Speaking to an audience at the department of contemporary British History at Queen Mary College in London, Dame Manningham-Buller said she was not seeking to be alarmist, and did not wish to stir up fear.

But she added that because of the sheer scale of what MI5 faces, the issue is a daunting one. "We shan't always make the right choices and we recognise that we shall have 'scare sympathy' if we are unable to prevent one of our targets committing an atrocity," she said.

The nature of the threat was increasing because of the radicalisation of British Muslims, she told the audience, including some as young as 16, and it "will be with us for a generation".

The young age of potential terrorists also made it difficult for MI5 to infiltrate the groups. "Young teenagers are being groomed to be suicide bombers," she said. "We are aware of numerous plots to kill people and to damage our economy. What do I mean by numerous? Give 10? No, nearer 30 that we know of."

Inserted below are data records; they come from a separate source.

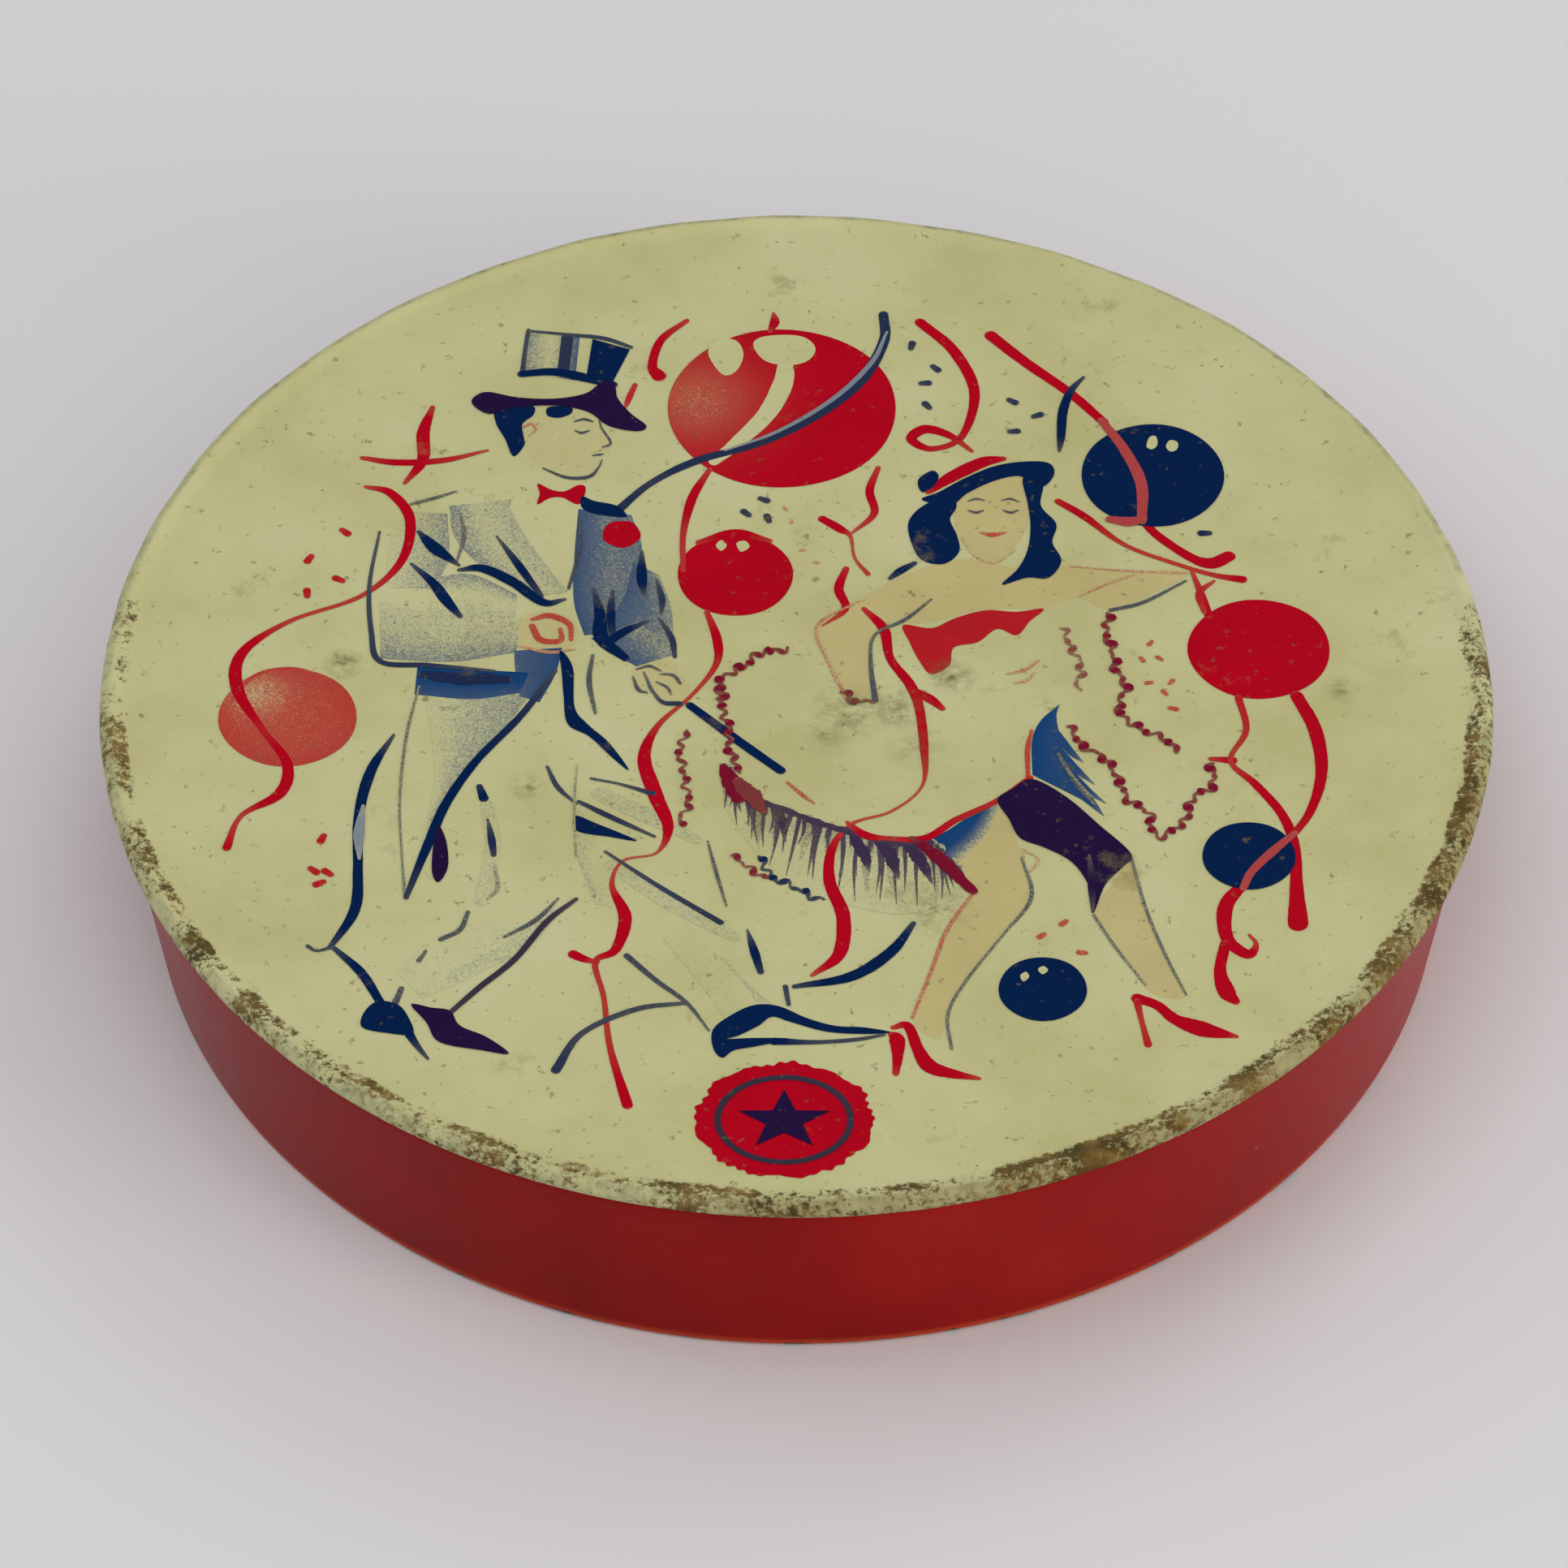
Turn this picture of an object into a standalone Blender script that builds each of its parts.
"""A flat round talcum powder tin: a red drawn pan, a printed plug lid, a sifter with a turning shutter and a puff.

Blender 4.5, metres, +Z up. The tin stands on Z = 0 with its axis on Z. Turned pieces are closed outlines
(radius, height) spun about Z; pierced pieces are turned, then cut with Boolean.
"""

import math

import bmesh
import bpy
from mathutils import Matrix

MM = 0.001
GAP = 0.3 * MM  # clear space kept between any two pieces

# Driving dimensions
LID_DIAMETER = 127.0 * MM
TIN_HEIGHT = 23.4 * MM
FOOT_DIAMETER = 118.0 * MM  # outside of the pan's wall at its bottom edge
SHEET = 0.4 * MM  # tinplate
BEAD = 1.0 * MM  # outer radius of the bead curled round the lid's edge
FOOT_ROUND = 0.8 * MM  # outer radius of the pan's bottom edge
SEGMENTS = 80  # sides of the large turned pieces

# Lid, worked out from the bead
LID_RADIUS = LID_DIAMETER / 2
BEAD_R = LID_RADIUS - BEAD
BEAD_Z = TIN_HEIGHT - BEAD
PANEL_TOP = TIN_HEIGHT - 0.3 * MM  # the panel lies just under the top of its bead
PANEL_UNDER = PANEL_TOP - SHEET

# Pan
FOOT_RADIUS = FOOT_DIAMETER / 2
MOUTH_TOP = BEAD_Z - BEAD - GAP
MOUTH_RADIUS = BEAD_R - 0.3 * MM  # outside of the wall at the mouth, tucked under the bead
WALL_SLOPE = (MOUTH_RADIUS - FOOT_RADIUS) / MOUTH_TOP
BOTTOM_STEP = 0.6 * MM  # the bottom's middle is pressed up by this much
STEP_RADIUS = 50.0 * MM
PAN_FLOOR = BOTTOM_STEP + SHEET

# Plug ring and liner
PLUG_DEPTH = 5.0 * MM
PLUG_FLANGE = 1.9 * MM
PLUG_TOP = PANEL_UNDER - GAP
PLUG_FOOT = PLUG_TOP - PLUG_DEPTH
PLUG_RADIUS = FOOT_RADIUS + WALL_SLOPE * PLUG_FOOT - SHEET - 1.5 * GAP  # slides inside the leaning wall
LINER_THICKNESS = 0.6 * MM

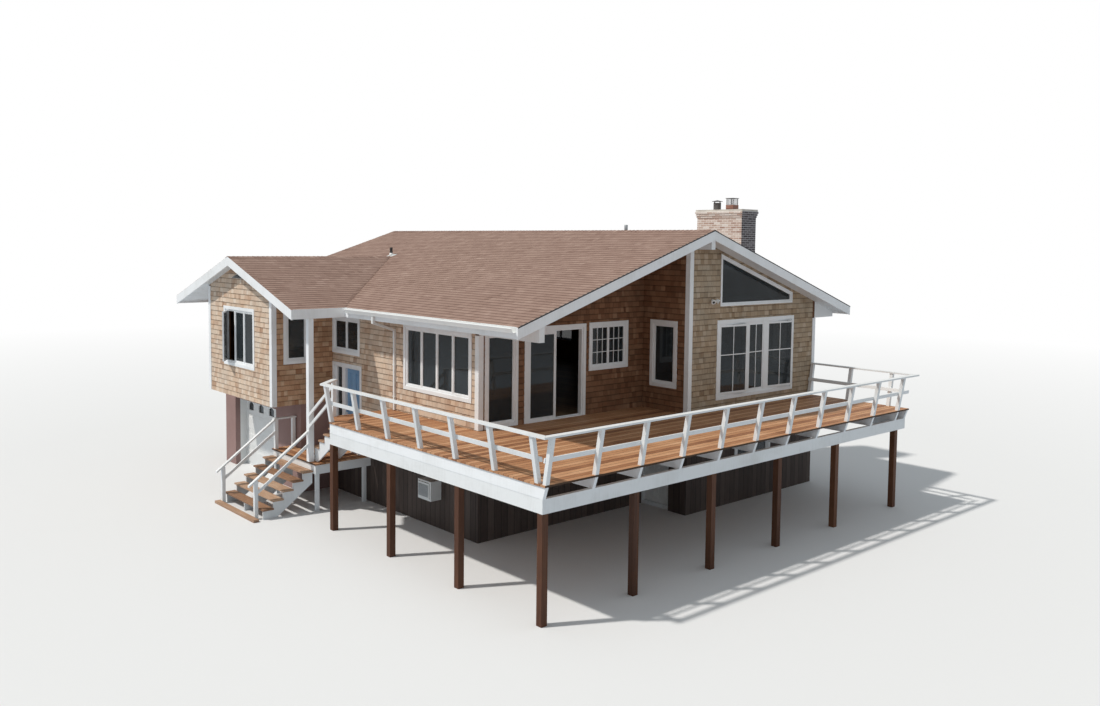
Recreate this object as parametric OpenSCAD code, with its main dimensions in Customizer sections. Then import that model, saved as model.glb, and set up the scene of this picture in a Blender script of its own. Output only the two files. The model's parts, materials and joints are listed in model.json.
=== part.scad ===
// Two-storey shingled beach house with a raised wrap-round deck.
// X runs along the gable front to the right, Y runs back along the ridge, Z is up from the ground.

/* [House] */
// Distance from the ridge to the outer face of the left wall
left_wall_x = 5700; // [5600:10:5900]
// Distance from the ridge to the outer face of the right wall
right_wall_x = 5330; // [5200:10:5500]
// Distance from the origin to the front wall face
front_wall_y = 6740; // [6600:10:6900]
// Depth of the covered porch cut into the left half of the front
porch_d = 1554; // [1400:1:1700]
// Distance from the ridge to the side wall of the front room
room_side_x = 263; // [220:1:320]
// Thickness of an outside wall
wall_t = 150; // [130:5:180]
// Height of the deck and main floor above the ground
deck_z = 2600; // [2550:5:2650]
// Depth of the main floor structure
floor_d = 280; // [220:5:300]
// Thickness of the ground slab
slab_t = 80; // [60:5:100]

/* [Roof] */
// Slope of every roof plane in degrees
pitch = 18.4; // [17.5:0.1:19.5]
// Height of the main ridge above the ground
ridge_z = 7240; // [7200:5:7400]
// Plan distance from the ridge to each main eave edge
eave_x = 6280; // [6200:5:6400]
// Plan overhang of the roof past the gable walls
gable_over = 510; // [400:5:600]
// Thickness of the roof deck measured square to the slope
roof_t = 170; // [140:5:200]
// Depth of the eave fascia and rake boards
fascia_d = 235; // [210:5:260]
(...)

At the extreme end, there were resilient networks directed by al-Qa'ida in Pakistan or some more loosely inspired by it, who were planning the attacks, she said. And while the training and the guidance comes from al -Qa'ida, it was "largely British foot soldiers here on an extensive and growing scale".

Given the scale of radicalisation, this indoctrination was happening to some while still at school, she said, adding: "If the opinion polls conducted in the UK since July are only broadly accurate, over 100,000 of our citizens consider that the July bomb attacks in London were justified."